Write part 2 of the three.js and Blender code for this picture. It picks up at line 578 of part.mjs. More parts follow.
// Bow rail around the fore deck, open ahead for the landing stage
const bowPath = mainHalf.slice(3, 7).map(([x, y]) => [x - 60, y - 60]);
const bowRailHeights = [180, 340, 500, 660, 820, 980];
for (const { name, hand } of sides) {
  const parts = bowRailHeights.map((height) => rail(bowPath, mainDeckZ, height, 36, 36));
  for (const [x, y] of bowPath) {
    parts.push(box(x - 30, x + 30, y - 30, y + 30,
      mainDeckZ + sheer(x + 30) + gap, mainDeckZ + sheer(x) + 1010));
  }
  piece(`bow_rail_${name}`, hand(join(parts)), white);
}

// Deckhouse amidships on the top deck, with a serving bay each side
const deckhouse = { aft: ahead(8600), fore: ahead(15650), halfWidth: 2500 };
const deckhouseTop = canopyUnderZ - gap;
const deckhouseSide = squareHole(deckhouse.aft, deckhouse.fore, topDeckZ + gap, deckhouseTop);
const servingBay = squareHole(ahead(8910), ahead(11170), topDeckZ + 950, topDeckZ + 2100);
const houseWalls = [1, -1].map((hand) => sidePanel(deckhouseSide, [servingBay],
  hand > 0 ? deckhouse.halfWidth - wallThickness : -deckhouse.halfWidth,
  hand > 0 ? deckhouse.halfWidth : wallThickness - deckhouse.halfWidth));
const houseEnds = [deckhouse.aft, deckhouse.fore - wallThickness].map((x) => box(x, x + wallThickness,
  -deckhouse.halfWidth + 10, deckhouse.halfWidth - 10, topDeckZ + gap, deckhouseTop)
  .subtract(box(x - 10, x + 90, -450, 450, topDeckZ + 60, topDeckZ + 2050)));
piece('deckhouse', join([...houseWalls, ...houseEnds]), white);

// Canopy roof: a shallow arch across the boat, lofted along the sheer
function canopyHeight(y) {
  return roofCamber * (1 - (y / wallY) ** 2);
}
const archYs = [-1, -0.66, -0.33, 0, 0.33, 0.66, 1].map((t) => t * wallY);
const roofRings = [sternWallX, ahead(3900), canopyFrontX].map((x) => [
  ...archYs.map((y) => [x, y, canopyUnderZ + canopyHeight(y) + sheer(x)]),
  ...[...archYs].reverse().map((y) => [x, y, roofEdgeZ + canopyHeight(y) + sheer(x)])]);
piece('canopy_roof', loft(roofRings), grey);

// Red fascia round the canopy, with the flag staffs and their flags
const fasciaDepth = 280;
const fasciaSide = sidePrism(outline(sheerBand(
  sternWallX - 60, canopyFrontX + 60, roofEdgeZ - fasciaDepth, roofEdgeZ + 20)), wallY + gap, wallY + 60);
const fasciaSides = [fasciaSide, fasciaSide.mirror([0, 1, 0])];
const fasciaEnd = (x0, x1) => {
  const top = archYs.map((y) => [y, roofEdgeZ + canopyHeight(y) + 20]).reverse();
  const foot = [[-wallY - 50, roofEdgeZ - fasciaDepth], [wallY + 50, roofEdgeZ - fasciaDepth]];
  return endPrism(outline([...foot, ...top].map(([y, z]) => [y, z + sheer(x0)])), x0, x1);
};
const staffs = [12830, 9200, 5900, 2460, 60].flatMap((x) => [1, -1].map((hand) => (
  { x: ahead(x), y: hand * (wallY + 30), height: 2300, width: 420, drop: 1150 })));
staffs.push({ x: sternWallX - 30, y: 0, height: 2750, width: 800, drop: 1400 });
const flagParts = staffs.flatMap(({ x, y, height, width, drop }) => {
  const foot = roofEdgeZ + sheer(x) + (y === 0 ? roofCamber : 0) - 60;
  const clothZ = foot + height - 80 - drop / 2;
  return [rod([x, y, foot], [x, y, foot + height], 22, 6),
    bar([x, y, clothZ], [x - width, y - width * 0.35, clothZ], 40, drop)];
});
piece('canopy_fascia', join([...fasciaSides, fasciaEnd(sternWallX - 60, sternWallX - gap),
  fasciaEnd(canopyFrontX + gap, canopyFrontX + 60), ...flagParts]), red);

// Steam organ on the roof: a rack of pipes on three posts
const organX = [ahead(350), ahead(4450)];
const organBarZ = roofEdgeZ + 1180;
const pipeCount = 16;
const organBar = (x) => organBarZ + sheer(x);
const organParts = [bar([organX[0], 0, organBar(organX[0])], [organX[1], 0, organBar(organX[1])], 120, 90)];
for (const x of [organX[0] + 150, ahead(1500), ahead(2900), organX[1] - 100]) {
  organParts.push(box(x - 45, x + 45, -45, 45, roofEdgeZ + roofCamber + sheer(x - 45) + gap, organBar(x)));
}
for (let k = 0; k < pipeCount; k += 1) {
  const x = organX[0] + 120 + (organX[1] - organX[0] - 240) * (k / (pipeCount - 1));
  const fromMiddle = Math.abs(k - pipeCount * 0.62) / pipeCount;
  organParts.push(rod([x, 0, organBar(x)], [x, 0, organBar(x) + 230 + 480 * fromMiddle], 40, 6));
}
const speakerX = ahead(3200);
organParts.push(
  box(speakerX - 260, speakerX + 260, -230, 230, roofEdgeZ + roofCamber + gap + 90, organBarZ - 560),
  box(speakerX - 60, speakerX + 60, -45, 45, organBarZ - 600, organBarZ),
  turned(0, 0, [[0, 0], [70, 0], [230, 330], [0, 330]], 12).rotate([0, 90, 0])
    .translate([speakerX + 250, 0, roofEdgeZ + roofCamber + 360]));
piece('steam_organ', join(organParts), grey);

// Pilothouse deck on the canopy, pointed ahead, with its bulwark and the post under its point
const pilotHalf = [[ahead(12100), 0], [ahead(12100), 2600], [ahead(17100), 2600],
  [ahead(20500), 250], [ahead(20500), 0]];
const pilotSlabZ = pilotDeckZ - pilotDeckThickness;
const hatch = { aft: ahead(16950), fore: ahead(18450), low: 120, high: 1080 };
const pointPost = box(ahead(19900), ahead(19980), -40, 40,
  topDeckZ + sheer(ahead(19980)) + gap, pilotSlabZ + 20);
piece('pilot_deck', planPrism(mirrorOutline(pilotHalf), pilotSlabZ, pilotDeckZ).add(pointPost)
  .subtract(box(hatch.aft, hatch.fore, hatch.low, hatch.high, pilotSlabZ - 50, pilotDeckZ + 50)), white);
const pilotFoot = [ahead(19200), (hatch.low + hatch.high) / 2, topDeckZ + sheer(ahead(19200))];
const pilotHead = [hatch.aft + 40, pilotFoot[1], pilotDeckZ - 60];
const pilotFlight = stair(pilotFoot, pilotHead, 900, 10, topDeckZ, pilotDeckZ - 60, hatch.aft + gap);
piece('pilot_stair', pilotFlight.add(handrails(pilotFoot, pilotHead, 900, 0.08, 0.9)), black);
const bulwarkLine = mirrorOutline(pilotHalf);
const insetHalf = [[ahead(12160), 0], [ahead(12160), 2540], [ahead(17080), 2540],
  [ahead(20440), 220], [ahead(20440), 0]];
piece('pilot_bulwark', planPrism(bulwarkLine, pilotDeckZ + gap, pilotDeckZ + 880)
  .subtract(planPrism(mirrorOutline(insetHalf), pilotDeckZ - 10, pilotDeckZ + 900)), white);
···
_Exercise task_
Return a word-for-word copy of the lines from the beginning of the listing to the line holding "piece('canopy_roof', loft(roofRings), grey);", both kept.

_Reply to the task_
Write part 2 of the three.js and Blender code for this picture. It picks up at line 578 of part.mjs. More parts follow.
// Bow rail around the fore deck, open ahead for the landing stage
const bowPath = mainHalf.slice(3, 7).map(([x, y]) => [x - 60, y - 60]);
const bowRailHeights = [180, 340, 500, 660, 820, 980];
for (const { name, hand } of sides) {
  const parts = bowRailHeights.map((height) => rail(bowPath, mainDeckZ, height, 36, 36));
  for (const [x, y] of bowPath) {
    parts.push(box(x - 30, x + 30, y - 30, y + 30,
      mainDeckZ + sheer(x + 30) + gap, mainDeckZ + sheer(x) + 1010));
  }
  piece(`bow_rail_${name}`, hand(join(parts)), white);
}

// Deckhouse amidships on the top deck, with a serving bay each side
const deckhouse = { aft: ahead(8600), fore: ahead(15650), halfWidth: 2500 };
const deckhouseTop = canopyUnderZ - gap;
const deckhouseSide = squareHole(deckhouse.aft, deckhouse.fore, topDeckZ + gap, deckhouseTop);
const servingBay = squareHole(ahead(8910), ahead(11170), topDeckZ + 950, topDeckZ + 2100);
const houseWalls = [1, -1].map((hand) => sidePanel(deckhouseSide, [servingBay],
  hand > 0 ? deckhouse.halfWidth - wallThickness : -deckhouse.halfWidth,
  hand > 0 ? deckhouse.halfWidth : wallThickness - deckhouse.halfWidth));
const houseEnds = [deckhouse.aft, deckhouse.fore - wallThickness].map((x) => box(x, x + wallThickness,
  -deckhouse.halfWidth + 10, deckhouse.halfWidth - 10, topDeckZ + gap, deckhouseTop)
  .subtract(box(x - 10, x + 90, -450, 450, topDeckZ + 60, topDeckZ + 2050)));
piece('deckhouse', join([...houseWalls, ...houseEnds]), white);

// Canopy roof: a shallow arch across the boat, lofted along the sheer
function canopyHeight(y) {
  return roofCamber * (1 - (y / wallY) ** 2);
}
const archYs = [-1, -0.66, -0.33, 0, 0.33, 0.66, 1].map((t) => t * wallY);
const roofRings = [sternWallX, ahead(3900), canopyFrontX].map((x) => [
  ...archYs.map((y) => [x, y, canopyUnderZ + canopyHeight(y) + sheer(x)]),
  ...[...archYs].reverse().map((y) => [x, y, roofEdgeZ + canopyHeight(y) + sheer(x)])]);
piece('canopy_roof', loft(roofRings), grey);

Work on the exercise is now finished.